Throughout my career transition process, one of my biggest challenges has been developing the ability to embrace my imperfections, to love and accept everything that’s part of me and that I used to consider unlovable.
There were a lot of things about myself that annoyed me or made me feel ashamed of myself: my anxiety and the desire to get everything done by yesterday, my lack of focus, my struggle to stay in the present, my laziness when it came to physical exercises, my fear of not being accepted or loved by others and even proper physical aspects, such as not being comfortable with my body or thinking that my voice was annoying and so on.
All of this combined constantly paralyzed me and left me wanting to go to a dark room and never come out. However, my purpose was so clear to me and my internal desire to make it happen so great that I decided to face it all.
The big difference was that this time I decided to deal with everything in a completely different way than I had before.
I’ve always been like “If I’m bad at something, I’m going to do all the training courses and activities and read all the related books that I can, so that I can become reasonably good at it”. It’s not by chance that I’m always joking that my life has been made of just a few moments of rest inbetween courses and books. However, that wasn’t enough.
None of us are perfect; there will always be something about ourselves that we wish was different and even if we can change something, other things will always remain not perfect. Should you take more courses? Look for more help? Read more books?
Look, I’m not saying that educating yourself is wrong. On the contrary, that can really help us in several different areas. What I’m getting at is that doing only that is simply not enough.
My big insight came when I started to think about the people I love. I love them as a whole, not just the beautiful characteristics and qualities they have, but also, and especially, their flaws or aspects they’d deem as unlovable themselves. The fact that they’re human, thus not perfect, made me love them even more.
So maybe if I started to love myself, love those parts of me which are unlovable, I would no longer feel the need to hide them away nor be ashamed of them. On the contrary: knowing that they make me even more human would make me a happier person!
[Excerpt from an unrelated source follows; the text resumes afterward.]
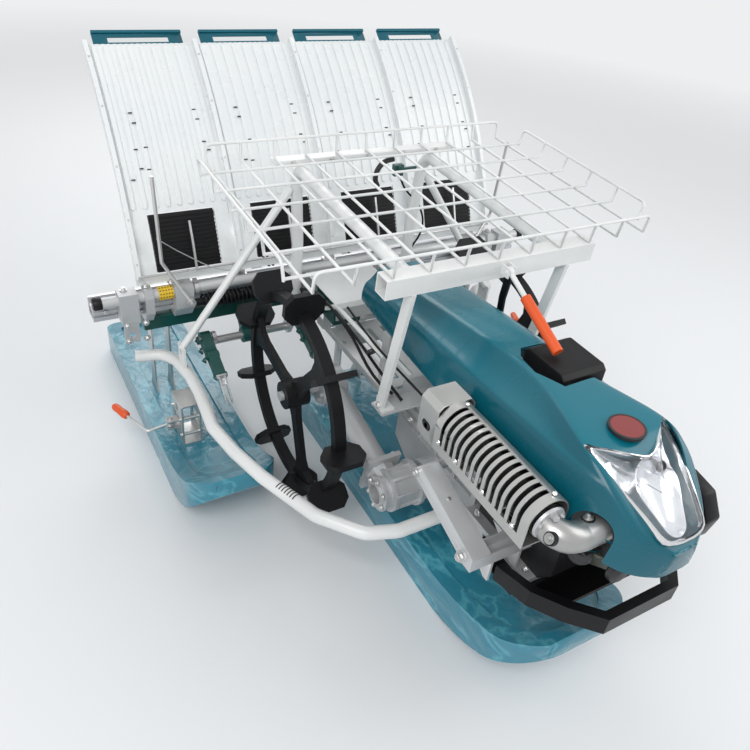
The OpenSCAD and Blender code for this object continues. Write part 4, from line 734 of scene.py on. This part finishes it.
# %% The lamp's outline, and the cuts
LAMP_MID = -95
lamp_frame = Matrix.Translation((0, LAMP_Y, HOOD_TOP)) @ Matrix.Rotation(LAMP_SLOPE, 4, "X")
lamp_right = [
    # across, up the slope, over the plane
    (0, -30, 0), (14, -27, 0), (38, -15, -4), (64, 2, -14), (86, 17, -27), (100, 28, -38), (106, 28, -40),
    (109, 20, -37), (106, 0, -30), (96, -40, -17), (83, -83, -7), (69, -130, 2), (58, -168, 7),
    (52, -180, 8), (42, -187, 8), (28, -191, 8), (14, -193, 8)]
lamp_outline = lamp_right + [(-x, y, z) for x, y, z in reversed(lamp_right[1:])]
filler_outline = [(-46, -622), (-22, -686), (104, -682), (104, -542), (-14, -536), (-38, -566)]
ELBOW_Y, ELBOW_Z, ELBOW_HOLE_R = -922, 574, 40


def lamp_ring(across, along, lift, flat=0.0):
    """The outline shrunk about its middle, its own height kept or flattened."""
    return [(x * across, LAMP_MID + (y - LAMP_MID) * along, z * (1 - flat) + lift)
            for x, y, z in lamp_outline]


def elbow_hole(bm):
    """A round hole for the elbow, open to the hood's lower edge."""
    add_drum(bm, (-200, ELBOW_Y, ELBOW_Z), LEFT, ELBOW_HOLE_R, 140, segments=40)
    add_block(bm, (-200, ELBOW_Y - ELBOW_HOLE_R, 490), (-60, ELBOW_Y + ELBOW_HOLE_R, ELBOW_Z))


cut(hood, lambda bm: prism(bm, [p[:2] for p in lamp_ring(0.975, 0.975, 0)], -70, 60, lamp_frame))
cut(hood, lambda bm: prism(bm, filler_outline, 620, 780))
cut(hood, elbow_hole)

# %% [markdown]
# ## The headlamp
# The lamp sits in a deep well of the hood. A reflector of bright metal stands in the well, with a long bowl
# in its middle, round above and narrower below, and ribs on both sides. Each wall is a loft: quads join one
# closed ring to the next, which follows the outline better than any turned or extruded shape.

# %% Well and reflector
ARC_STEPS = 14


def arc_points(cx, cy, r, start, end):
    turns = [math.radians(start + (end - start) * i / ARC_STEPS) for i in range(ARC_STEPS + 1)]
    return [(cx + r * math.cos(a), cy + r * math.sin(a)) for a in turns]


def capsule(high_r, low_r, z):
    """An outline of two arcs: a wide one above and a narrower one below."""
    upper = arc_points(0, -84, high_r, -12, 192)
    lower = arc_points(0, -156 + (50 - high_r) * 0.4, low_r, 192, 348)
    return [(x, y, z) for x, y in upper + lower]


def loft_rings(bm, rings, closed=True):
    """Quads join each ring of points to the next, and one face closes the last ring."""
    loops = [[bm.verts.new(p) for p in ring] for ring in rings]
    for one, two in zip(loops, loops[1:]):
        for corners in zip(one, one[1:] + one[:1], two[1:] + two[:1], two):
            bm.faces.new(corners)
    if closed:
        bm.faces.new(loops[-1])


def lamp_shell(name, finish, rings, closed=True, angle=30):
    """A wall through rings of (across, along, lift) or (across, along, lift, flat)."""
    bm = bmesh.new()
    loft_rings(bm, [lamp_ring(*ring) for ring in rings], closed)
    bmesh.ops.transform(bm, matrix=lamp_frame, verts=bm.verts)
    return as_piece(bm, name, finish, angle=angle)


def make_lamp_reflector():
    bm = bmesh.new()
    field = [(0.80, 0.90, -58, 1), (0.80, 0.90, -34, 1), (0.78, 0.88, -32, 1)]
    loft_rings(bm, [lamp_ring(*ring) for ring in field])
    bowl = [(51, 28, -33), (51, 28, -2), (49, 27, 0), (47, 26, -2), (44, 24, -9), (37, 20, -18),
            (27, 15, -25), (14, 8, -29)]
    loft_rings(bm, [capsule(*ring) for ring in bowl])
    for x in (-72, -62, 62, 72):
        add_block(bm, (x - 1.2, -66, -34), (x + 1.2, -20, -28))
    bmesh.ops.transform(bm, matrix=lamp_frame, verts=bm.verts)
    return as_piece(bm, "lamp_reflector", "lamp_mirror", angle=40)


well = lamp_shell("lamp_well", "teal_hood", [(0.985, 0.985, -3), (0.95, 0.95, -60, 1)])
print("made", well.name, "and", make_lamp_reflector().name)

# %% [markdown]
# A dark socket for the bulb stands on one side of the bowl. A thick bright edge frames the lamp, and a
# clear domed lens closes it: rings that shrink as they rise make the dome, and a Solidify modifier its
# thickness.

# %% Socket, edge and lens
LENS_WALL = 2


def make_lamp_socket():
    bm = bmesh.new()
    lean = (-0.75, -0.45, 0.5)
    add_drum(bm, (33, -54, -15), lean, 14, 5, segments=28)
    add_drum(bm, (30, -56, -13), lean, 6, 12, 4, 20)
    bmesh.ops.transform(bm, matrix=lamp_frame, verts=bm.verts)
    return as_piece(bm, "lamp_bulb", "black_plastic")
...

Since then I’ve been focusing on that! I try to laugh at each one of my mistakes every day and I try not to be ashamed of showing them. On the contrary: I’ve been fully experiencing my vulnerability.
And what have I gotten out of all this? I’ve been a lot less scared of making mistakes, I’ve come to love myself and care a lot less about pleasing others. I’ve even realized that some of the things I used to deem unlovable were actually great qualities and I’m definitely a lot more satisfied and happier!